───── EXERCISE MATERIALS

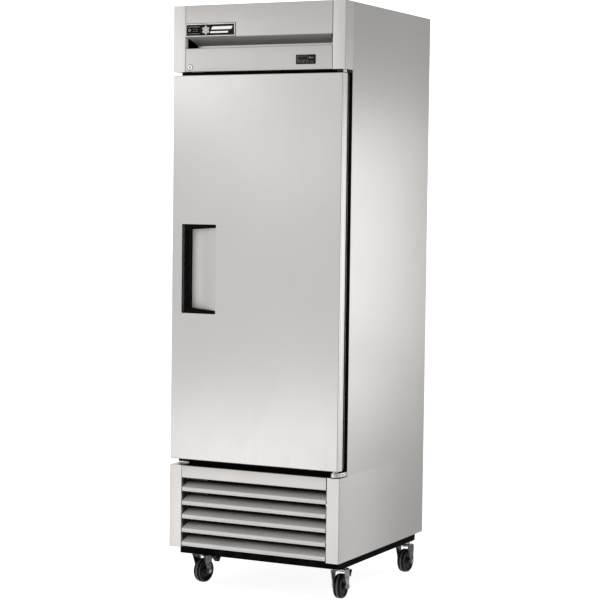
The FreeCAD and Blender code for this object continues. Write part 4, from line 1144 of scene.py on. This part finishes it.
world = bpy.data.worlds.new("studio")
scene.world = world
world.use_nodes = True
wt = world.node_tree
wt.nodes.clear()


def wn(kind, **kw):
    n = wt.nodes.new(kind)
    for k, v in kw.items():
        setattr(n, k, v)
    return n


wout, wbg = wn("ShaderNodeOutputWorld"), wn("ShaderNodeBackground")
wt.links.new(wbg.outputs[0], wout.inputs[0])
wtc = wn("ShaderNodeTexCoord")


def wdot(vec):
    n = wn("ShaderNodeVectorMath", operation="DOT_PRODUCT")
    wt.links.new(wtc.outputs["Generated"], n.inputs[0])
    n.inputs[1].default_value = Vector(vec).normalized()
    return n.outputs["Value"]


def wmap(v, a, b, c, d):
    n = wn("ShaderNodeMapRange", interpolation_type="SMOOTHSTEP")
    wt.links.new(v, n.inputs["Value"])
    for key, val in (("From Min", a), ("From Max", b), ("To Min", c), ("To Max", d)):
        n.inputs[key].default_value = val
    return n.outputs[0]


def wop(op, a, b):
    n = wn("ShaderNodeMath", operation=op)
    for i, v in enumerate((a, b)):
        if isinstance(v, (int, float)):
            n.inputs[i].default_value = v
        else:
            wt.links.new(v, n.inputs[i])
    return n.outputs[0]


total = None
for vec, a, b, c in WORLD_LOBES:
    t = wmap(wdot(vec), a, b, 0.0, c)
    total = t if total is None else wop("ADD", total, t)
total = wop("ADD", total, WORLD_BASE)
wt.links.new(total, wbg.inputs["Strength"])
wbg.inputs["Color"].default_value = (1.0, 0.981, 0.972, 1.0)


def card(name, loc, target, w, h, radiance, color=(1.0, 0.986, 0.984), spread=180):
    ld = bpy.data.lights.new(name, "AREA")
    ld.shape = "RECTANGLE"
    ld.size, ld.size_y = w, h
    ld.energy = radiance * w * h * math.pi
    ld.color = color
    ld.spread = math.radians(spread)
    o = bpy.data.objects.new(name, ld)
    scene.collection.objects.link(o)
    d = Vector(target) - Vector(loc)
    o.location = loc
    o.rotation_euler = d.to_track_quat("-Z", "Y").to_euler()
    o.visible_camera = False
    return o


for row in CARDS:
    card(*row)

scene.view_settings.view_transform = "Standard"
scene.view_settings.look = "None"
scene.view_settings.exposure = 0.0
scene.view_settings.gamma = 1.0
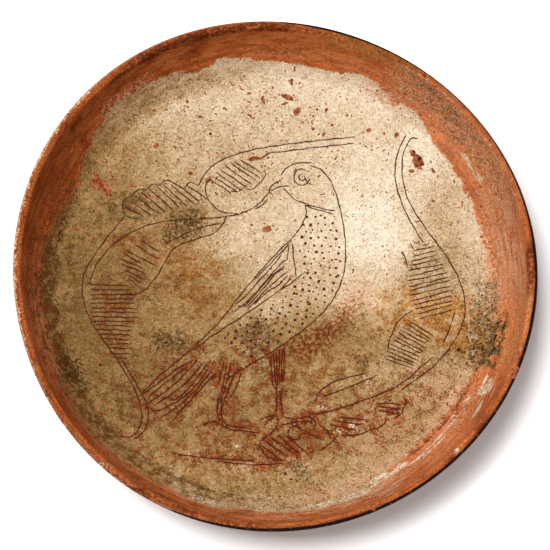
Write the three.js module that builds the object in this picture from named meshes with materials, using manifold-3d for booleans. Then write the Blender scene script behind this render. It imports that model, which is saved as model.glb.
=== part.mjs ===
// A sgraffito dish: a shallow dish of red clay on a foot ring, thrown and turned in one piece. Its
// inside is coated with pale slip, and a bird among leaves is cut through the slip into the clay.
// Millimetres, +Z up, origin in the middle of the foot on the ground. The bird looks towards -X
// and its head is towards +Y.
import * as THREE from "three";
import { mergeVertices } from "three/addons/utils/BufferGeometryUtils.js";
import Module from "manifold-3d";

const wasm = await Module();
wasm.setup();

// Driving sizes of the pot
const RIM_RADIUS = 134;
const HEIGHT = 61;
const LIP_RADIUS = 2.2;
const FOOT_OUTER_RADIUS = 54;
const FOOT_WIDTH = 8;
const FOOT_SPREAD = 3;
const FOOT_HEIGHT = 9.5;
const FOOT_RECESS = 6;
const FLOOR_MIDDLE_HEIGHT = 15;
const FLOOR_EDGE_RADIUS = 114;
const FLOOR_EDGE_HEIGHT = 26.3;
const FLOOR_CURVE = 2.2;
const FLOOR_RINGS = 6;
const SHOULDER_RADIUS = 113;
const SHOULDER_HEIGHT = 20.3;
const OUTSIDE_BEND_INSET = 5.5;
const OUTSIDE_BEND_RISE = 4.2;
const OUTSIDE_LIP_INSET = 0.2;
const OUTSIDE_LIP_DROP = 3;
const INSIDE_BEND_INSET = 9;
const INSIDE_BEND_RISE = 7.2;
const INSIDE_LIP_INSET = 4.7;
const INSIDE_LIP_DROP = 3.7;

// How finely the round form is divided; small rings get fewer sides
const WALL_STEPS = 4;
const LIP_STEPS = 4;
const ROUND_SIDES = 60;
const HALF_SIDES_WITHIN = 80;
const QUARTER_SIDES_WITHIN = 40;
const HALFWAY_SHIFT = 0.01;
const SAME_POINT_WITHIN = 1e-4;

// The rim went a little out of round in the drying: how far it leaves a circle of the mean radius
const MEAN_RIM_RADIUS = 133.6;
const OVAL_WARP = 1.2;
const OVAL_WARP_ANGLE = -42;
const THREE_LOBE_WARP = 0.9;
const THREE_LOBE_WARP_ANGLE = 8;

// Driving sizes of the cut lines
const LINE_WIDTH = 1.2;
const LINE_DEPTH = 0.6;
const HATCH_WIDTH = 1.0;
const HATCH_DEPTH = 0.5;
const LINE_STEP = 8;
const LINE_TAPER = 1.2;
const LONGEST_TAPER_SHARE = 0.3;
const ARC_STEPS = 6;
const CUTTER_RISE = 0.5;
const DOT_RADIUS = 0.8;
const DOT_DEPTH = 0.6;
const DOT_PITCH = 5.9;
const DOT_ROWS = 13;
const DOT_ROW_SHIFTS = [0.65, 0.3];

const degrees = (value) => (value * Math.PI) / 180;

// Height of the inside floor at a distance from the middle
function floorHeight(radius) {
  const rise = FLOOR_EDGE_HEIGHT - FLOOR_MIDDLE_HEIGHT;
  return FLOOR_MIDDLE_HEIGHT + rise * Math.pow(radius / FLOOR_EDGE_RADIUS, FLOOR_CURVE);
}

function underside() {
  const footInnerRadius = FOOT_OUTER_RADIUS - FOOT_WIDTH;
  return [
    new THREE.Vector2(0, FOOT_RECESS),
    new THREE.Vector2(footInnerRadius - FOOT_SPREAD, FOOT_RECESS),
    new THREE.Vector2(footInnerRadius, 0),
    new THREE.Vector2(FOOT_OUTER_RADIUS, 0),
    new THREE.Vector2(FOOT_OUTER_RADIUS + FOOT_SPREAD, FOOT_HEIGHT),
  ];
}

function outsideWall() {
  const shoulder = new THREE.Vector2(SHOULDER_RADIUS, SHOULDER_HEIGHT);
  const bend = new THREE.Vector2(
    RIM_RADIUS - OUTSIDE_BEND_INSET,
    SHOULDER_HEIGHT + OUTSIDE_BEND_RISE,
  );
  const belowLip = new THREE.Vector2(RIM_RADIUS - OUTSIDE_LIP_INSET, HEIGHT - OUTSIDE_LIP_DROP);
  return new THREE.QuadraticBezierCurve(shoulder, bend, belowLip).getPoints(WALL_STEPS);
}

function lip() {
  const middle = new THREE.Vector2(RIM_RADIUS - LIP_RADIUS, HEIGHT - LIP_RADIUS);
  return Array.from({ length: LIP_STEPS + 1 }, (_, i) => {
    const angle = degrees(180 * (i / LIP_STEPS));
    const offset = new THREE.Vector2(Math.cos(angle), Math.sin(angle));
    return offset.multiplyScalar(LIP_RADIUS).add(middle);
  });
}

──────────

§ WORK REQUIRED: List each line holding the string "part".

§ TASK RESPONSE:
The FreeCAD and Blender code for this object continues. Write part 4, from line 1144 of scene.py on. This part finishes it.
=== part.mjs ===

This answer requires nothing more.